Everyone uses this chart, although the E-flat dorian indicated at the bottom for a vamp interlude is usually more like A-flat seven, in the manner of the two versions from Miles Davis. (It is the same scale with a different bass note.)
The last time I saw Bobby Hutcherson live he played this chart of “In Your Own Sweet Way” duo with Kenny Barron: it was simply fantastic. John Abercrombie’s 1977 Straight Flight with George Mraz and Peter Donald leads off with a burning version of the Real Book edition.
(Straight Flight offers a pure concentration of the idiom. The musicians all went to Berklee during the era that the Real Book was created, the charts used on the record seem to be from the Real Book, and they even play the most familiar tunes from the Real Book: “In Your Own Sweet Way,” “My Foolish Heart,” “Bessie’s Blues,” “Beautiful Love,” “There Is No Greater Love,” and “Nardis.” Bonus points to Abercrombie and company for including both “In Your Own Sweet Way” and “Nardis,” two pieces for which the Real Book charts are absolutely definitive. It might sound like I am being derisive, but I’m not. Straight Flight is a great LP, perhaps the most creative and virtuosic recorded example of musicians working “straight out of the Real Book.")
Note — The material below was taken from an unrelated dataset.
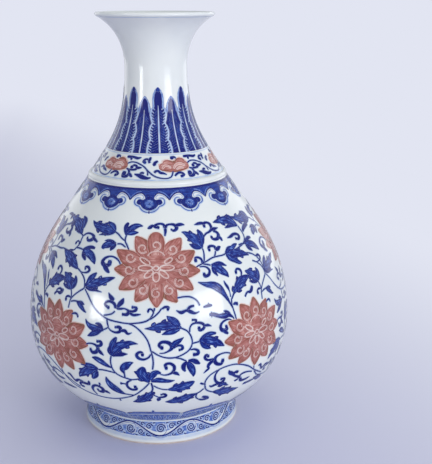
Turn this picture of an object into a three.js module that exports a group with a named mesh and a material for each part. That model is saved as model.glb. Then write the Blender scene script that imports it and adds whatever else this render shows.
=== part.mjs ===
// Pear-shaped porcelain vase with a flared mouth, thrown in sections and luted together.
// Millimetres, +Z up, origin at the centre of the foot's resting face.
import * as THREE from 'three';

// Overall size
const HEIGHT = 298.5;

// Foot ring
const FOOT_RADIUS = 57.9;
const FOOT_TOP_RADIUS = 55.2;
const FOOT_BORE_RADIUS = 48.5;
const FOOT_HEIGHT = 17.5;
const FOOT_BEVEL = 1.4;

// Body
const BELLY_RADIUS = 95.2;
const BELLY_HEIGHT = 82;
const BELLY_WALL = 4.4;
const FLOOR_THICKNESS = 6.5;
const FLOOR_FLAT_RADIUS = 34;
const FLOOR_RISE = 14;

// Neck
const COLLAR_RADIUS = 49.2;
const COLLAR_HEIGHT = 186;
const WAIST_RADIUS = 21.9;
const WAIST_HEIGHT = 262;
const WAIST_WALL = 3.2;

// Mouth
const LIP_RADIUS = 41.5;
const LIP_THICKNESS = 2.8;

// Raised fillet round the foot of the neck
const FILLET_HEIGHT = 3.0;
const FILLET_PROUD = 1.1;

// Rolls of luting slip wiped over the joints inside
const SLIP_WIDTH = 9;
const SLIP_PROUD = 0.9;
const SLIP_FOOT_LEG = 4;

// Lean of the outer wall from upright, in degrees, outwards positive
const FOOT_LEAN = 54.6;
const COLLAR_LEAN = -34;
const LIP_LEAN = 60;

// How far each end of a curve pulls along its lean, as a share of the section's height
const LOWER_PULL = [0.25, 0.59];
const UPPER_PULL = [0.47, 0.35];
const NECK_PULL = [0.42, 0.5];
const MOUTH_PULL = [0.46, 0.42];

// Facets
const SEGMENTS = 60;
const BISECTIONS = 40;

// The lip is a half round on the end of the flare
const lipDirection = leaning(LIP_LEAN);
const lipNormal = new THREE.Vector2(lipDirection.y, -lipDirection.x);
const lipCentre = new THREE.Vector2(LIP_RADIUS - LIP_THICKNESS / 2, HEIGHT - LIP_THICKNESS / 2);
const lipStart = lipCentre.clone().addScaledVector(lipNormal, LIP_THICKNESS / 2);

// Stations that the outer wall passes through, as radius and height
const footTop = new THREE.Vector2(FOOT_TOP_RADIUS, FOOT_HEIGHT);
const belly = new THREE.Vector2(BELLY_RADIUS, BELLY_HEIGHT);
const collar = new THREE.Vector2(COLLAR_RADIUS, COLLAR_HEIGHT);
const waist = new THREE.Vector2(WAIST_RADIUS, WAIST_HEIGHT);

// Outer wall of each thrown section
const lowerCurve = sweep(footTop, FOOT_LEAN, belly, 0, LOWER_PULL);
const upperCurve = sweep(belly, 0, collar, COLLAR_LEAN, UPPER_PULL);
const neckCurve = sweep(collar, COLLAR_LEAN, waist, 0, NECK_PULL);
const mouthCurve = sweep(waist, 0, lipStart, LIP_LEAN, MOUTH_PULL);

const porcelain = { color: 0xdde4e3, roughness: 0.18, metalness: 0 };
const biscuit = { color: 0xcfc6b4, roughness: 0.75, metalness: 0 };

// Unit direction that leans by an angle from upright
function leaning(degrees) {
  const angle = THREE.MathUtils.degToRad(degrees);
  return new THREE.Vector2(Math.sin(angle), Math.cos(angle));
}

// Cubic curve from one station to the next, tangent to the lean at each end
function sweep(from, leanFrom, to, leanTo, pull) {
  const rise = to.y - from.y;
  const handleFrom = from.clone().addScaledVector(leaning(leanFrom), rise * pull[0]);
  const handleTo = to.clone().addScaledVector(leaning(leanTo), -rise * pull[1]);
  return new THREE.CubicBezierCurve(from, handleFrom, handleTo, to);
}

// Curve parameter at a height, found by halving, because height only grows along a section
function parameterAt(curve, height) {
  let low = 0;
  let high = 1;
  for (let i = 0; i < BISECTIONS; i += 1) {
    const middle = (low + high) / 2;
    if (curve.getPoint(middle).y < height) {
      low = middle;
    } else {
      high = middle;
    }
  }
  return (low + high) / 2;
}

// Direction of the curve at a parameter, as the derivative of its cubic
function directionAt(curve, t) {
  const direction = new THREE.Vector2();
  direction.addScaledVector(curve.v1.clone().sub(curve.v0), (1 - t) * (1 - t));
  direction.addScaledVector(curve.v2.clone().sub(curve.v1), 2 * (1 - t) * t);
  direction.addScaledVector(curve.v3.clone().sub(curve.v2), t * t);
  return direction.normalize();
}

// Point on the outer wall at a height; the ends are the stations themselves
function outerPoint(curve, height) {
  if (height <= curve.v0.y) {
    return curve.v0.clone();
  }
  if (height >= curve.v3.y) {
    return curve.v3.clone();
  }
  return new THREE.Vector2(curve.getPoint(parameterAt(curve, height)).x, height);
}

// Wall thickness, which thins evenly from the belly to the waist and on to the lip
function wallAt(height) {
  if (height < BELLY_HEIGHT) {
    return BELLY_WALL;
  }
  if (height < WAIST_HEIGHT) {
    return THREE.MathUtils.mapLinear(height, BELLY_HEIGHT, WAIST_HEIGHT, BELLY_WALL, WAIST_WALL);
  }
  return THREE.MathUtils.mapLinear(height, WAIST_HEIGHT, lipStart.y, WAIST_WALL, LIP_THICKNESS);
}

// Point on the inner wall level with an outer point, so that joint faces stay flat
function innerPoint(curve, height) {
  const outer = outerPoint(curve, height);
  const direction = directionAt(curve, parameterAt(curve, height));
  return new THREE.Vector2(outer.x - wallAt(height) / direction.y, outer.y);
}

// Evenly spaced heights from low to high, both included
function levels(low, high, steps) {
  return Array.from({ length: steps + 1 }, (_, i) => THREE.MathUtils.lerp(low, high, i / steps));
}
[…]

Structurally, the Miles Davis or Real Book version of “In Your Own Sweet Way” is not what the composer originally intended.
The first official recording featured the composer on solo piano. Brubeck Plays Brubeck is a good record, one of Brubeck’s best, made at his home studio in 1956. The exposed yet casual setting offers a window into Brubeck at his purest and most experimental.
Keith Jarrett told me he listened to this record a lot as a kid because 1) it was a rare example of modern jazz solo piano, and 2) that the music was transcribed in a folio that anyone could read.
The introduction suggests that Brubeck looked over these transcriptions by Frank Metis before signing off. Probably Metis would also have had some sort of lead sheets from Brubeck to start with.
Metis did a better job with the pitches than the rhythm. Still, the pitches are right. In terms of the harmony and melody, the folio has what Brubeck plays.
The first chorus of “In Your Own Sweet Way”:
The last A into the big finish:
The piece is rarely sung, but an official (and unfamiliar) lead sheet with lyrics by Iola Brubeck can be found online. Presumably this sheet originated with Brubeck himself, although I don’t know how to verify that offhand.
This lead sheet matches the piano solo in many details, but there are also differences, especially in the final chord (major here, minor on the record).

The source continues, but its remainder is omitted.